Porn collector from Caribou gets 17 years
By
Judy Harrison Wednesday, April 09, 2008 - Bangor Daily News
BANGOR, Maine - A 29-year-old Caribou man was sentenced Monday in U.S. District Court to 17½ years in prison for sharing his extensive collection of child pornography on the Internet.
Adam A. Stone also was sentenced to five years of supervised release after he completes his prison term.
Stone, who had no criminal record, waived indictment and pleaded guilty in January to transporting or shipping child pornography by computer.
He faced a mandatory minimum of five and maximum of 20 years in prison. Under the federal sentencing guidelines, the recommended sentence was between 17½ and 20 years in prison.
Stone’s sentence was one of the longest U.S. District Judge John Woodcock has imposed under the nation’s child pornography laws.
His collection included more than 600 pornographic photographs and videos of children, according to court documents. The National Center for Missing and Exploited Children identified known child victims in 192 of those images.
The investigation into Stone’s Internet activities began more than three years ago when an undercover detective in Wheaton, Ill., posing as a 15-year-old girl made contact with him. The detective notified the FBI in Maine and Stone’s three computers and CDs on which he had stored images were seized in June 2005.

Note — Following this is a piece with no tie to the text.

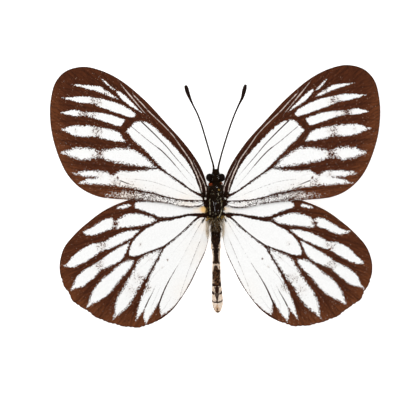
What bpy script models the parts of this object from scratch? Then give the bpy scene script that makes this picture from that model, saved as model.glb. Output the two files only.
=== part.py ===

Cases that require forensic evaluations of computer hard drives can take three years or more to investigate and bring before a judge because of the large number of cases investigated throughout the country and the limited resources of the FBI, according to the U.S. Attorney’s Office.
Under federal sentencing guidelines, Stone’s sentence more than tripled the five-year mandatory minimum because of the extensive nature of his collection, according to Assistant U.S. Attorney Todd Lowell, who prosecuted the case.
Stone’s sentence was increased because:
ä One of the images depicted a prepubescent minor.
ä He distributed the material to a person he thought was a minor.
ä Some of the images depicted sadistic or masochistic conduct.
ä He used a computer to distribute them.
ä The collection included more than 600 images.
Lowell recommended that Stone be sentenced to 17½ years in prison and 10 years of supervised release. Federal Public Defender Virginia Villa argued that the sentence was too harsh.
Villa said in her sentencing memorandum that if he had killed someone in Acadia National Park, his sentence could have been less than it was for distributing pornography. For example, she wrote, if Stone had pleaded guilty to voluntary manslaughter, he would have faced between 63 and 78 months in prison under the recommended sentencing guideline set by the federal Sentencing Commission.
"Adam Stone did not kill anyone," Villa said. "He didn’t physically touch anyone. He didn’t attempt to physically touch anyone. He possessed images. He shared images."
She urged the judge to deviate from the sentencing guidelines and impose a shorter prison term "because there is something inherently wrong with the manner in which this suggested range has come to be."
Villa argued unsuccessfully that the increases in her client’s sentence should not be imposed because they were a result of directives from Congress rather than by "any reflection of the exercise of the commission’s particular area of expertise."
Woodcock, who rarely deviates from the guidelines, accepted the prison term Lowell recommended. The judge also recommended the federal Bureau of Prisons allow Stone to serve all or a portion of his sentence in a facility in Devens, Mass., that offers treatment to sex offenders and people convicted under the child pornography laws.
Stone, who has been held at the Penobscot County Jail since he pleaded guilty, will receive his prison assignment in about four weeks.